I want that again. 800Words.net was supposed to be that, but requires a picture. Sometimes it takes me a half hour to find the picture that matches the bit that I wrote. Maybe that’s my goal for today: Play-write. But when I play-write, I usually do it in a notebook.
One month to go
I’m going along with Carnival Farm. My publisher-imposed deadline is April 1, and I’m 32,000 words (180 pages) into it. I’m just over half way done!
I have also written a short story for a project with my writing group. It’s called “Hippolyta’s Dagger” and takes place in the Orange Sector of the Truck Stop at the center of the galaxy. That’s the name of the anthology: “The Truck Stop at the Center of the Galaxy.” It may come out next year or late this year.

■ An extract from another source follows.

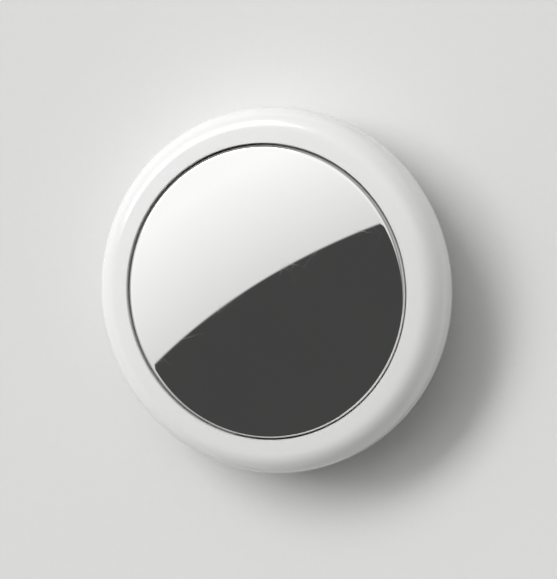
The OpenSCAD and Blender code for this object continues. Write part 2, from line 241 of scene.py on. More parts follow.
def add_turned(bm, outline, steps=TURN_STEPS, start=0.0, turn=360.0, closed=True):
    """Adds a section (r, z) turned about the Z axis. A part turn gets end caps."""
    whole = turn >= 360
    open_ends = not closed or (outline[0][0] < 1e-9 and outline[-1][0] < 1e-9)
    angles = [math.radians(start + turn * i / steps) for i in range(steps if whole else steps + 1)]
    rings = []
    for r, z in outline:
        if r < 1e-9:
            rings.append([bm.verts.new((0, 0, z * MM))] * len(angles))
        else:
            rings.append([bm.verts.new((r * math.cos(a) * MM, r * math.sin(a) * MM, z * MM)) for a in angles])
    pairs = list(zip(rings, rings[1:]))
    if not open_ends:
        pairs.append((rings[-1], rings[0]))
    faces = []
    for low, high in pairs:
        for i in range(steps):
            j = (i + 1) % len(angles)
            corners = list(dict.fromkeys([low[i], low[j], high[j], high[i]]))
            if len(corners) > 2:
                faces.append(bm.faces.new(corners))
    if not whole:
        for end in (0, -1):
            corners = list(dict.fromkeys(ring[end] for ring in rings))
            faces.append(bm.faces.new(corners))
    bmesh.ops.recalc_face_normals(bm, faces=faces)


def add_block(bm, low, high, turn=0.0, rounding=0.02, corner_r=0.0, corner_steps=4, dot=None):
    """Adds a box with rounded edges, from corner low to corner high and then turned about the Z axis.

    corner_r rounds its upright edges. dot is the (x, y, radius, depth) of a round recess in its lower face.
    """
    block = bmesh.new()
    bmesh.ops.create_cube(block, size=1.0)
    size, middle = high - low, (high + low) / 2
    for vert in block.verts:
        vert.co = Vector([(vert.co[i] * size[i] + middle[i]) * MM for i in range(3)])
    if corner_r:
        upright = [edge for edge in block.edges if edge.verts[0].co.z != edge.verts[1].co.z]
        bmesh.ops.bevel(
            block, geom=upright, offset=corner_r * MM, segments=corner_steps, profile=0.5, affect="EDGES"
        )
    if rounding:
        sharp = [edge for edge in block.edges if edge.calc_face_angle() > math.radians(SHARP)]
        bmesh.ops.bevel(block, geom=sharp, offset=rounding * MM, segments=2, profile=0.5, affect="EDGES")
    if dot:
        add_dot(block, *dot)
    block.transform(Matrix.Rotation(turn, 4, "Z"))
    mesh = bpy.data.meshes.new("block")
    block.to_mesh(mesh)
    block.free()
    bm.from_mesh(mesh)
    bpy.data.meshes.remove(mesh)


def add_dot(block, x, y, radius, depth, steps=20):
    """Sinks a small round recess into the block's lower face."""
    face = min(block.faces, key=lambda f: (round(f.calc_center_median().z / MM, 3), -f.calc_area()))
    edges, z = list(face.edges), face.verts[0].co.z
    bmesh.ops.delete(block, geom=[face], context="FACES_ONLY")
    rings = []
    for r, rise in ((radius, 0.0), (radius * 0.85, depth)):
        ring = [(x + r * math.cos(a), y + r * math.sin(a)) for a in span(0, 2 * math.pi, steps)[:-1]]
        rings.append([block.verts.new((u * MM, v * MM, z + rise * MM)) for u, v in ring])
    edges += [block.edges.new((rings[0][i - 1], rings[0][i])) for i in range(steps)]
    bmesh.ops.triangle_fill(block, edges=edges, use_beauty=True)
    for i in range(steps):
        block.faces.new((rings[0][i - 1], rings[0][i], rings[1][i], rings[1][i - 1]))
    block.faces.new(rings[1])
    bmesh.ops.recalc_face_normals(block, faces=block.faces)


def winding(r_in, r_out, z_low, z_high, wire, steps=5):
    """Section of a coil: a rectangle whose four sides are rows of round wires."""
    half = wire / 2
    near, far, low, high = r_in + half, r_out - half, z_low + half, z_high - half
    corners = [Vector(corner) for corner in ((far, low), (far, high), (near, high), (near, low))]
    outline = []
    for side in range(4):
        start, end = corners[side], corners[(side + 1) % 4]
        count = round((end - start).length / wire)
        first = (side - 1) * math.pi / 2
        for k in range(1, count + 1):
            centre = start.lerp(end, k / count)
            arc, points = (math.pi, steps) if k < count else (1.5 * math.pi, steps * 3 // 2)
            for a in span(first, first + arc, points)[:-1]:
                outline.append((centre.x + half * math.cos(a), centre.y + half * math.sin(a)))
    return outline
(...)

Other writing is spiritual essays, mostly exploring my own religion. I’m not Christian, that is for certain, so it’s more exploring magic; other, new traditions; and trying to sync what I find with what I believe. Because I have time, I’m looking into trying some daily rituals to worship the gods I do believe in. I feel that worship is necessary because–and this might sound morbid–I sense my ending is sooner rather than later.
I have been watching The Twilight Zone series, and there is one episode, “Nothing But The Dark”, that has stuck with me since I saw it. It’s about an old woman who does everything she can to avoid death, but ends up being manipulated by him into a calm, gentle death. That’s what I’m hoping for, that Hermes Psycopompos takes me gently and calmly, offering his hand and showing me the way to the “heaven” or afterlife.
I need to get things straight in my life first, so that my family doesn’t have to worry. I don’t want what happened to me when my husband died happen to anyone else in my family. I want the arrangements to be done and paid for.
So while I look in the dark, in my crone years, resolving my religion and spirituality, I write it out.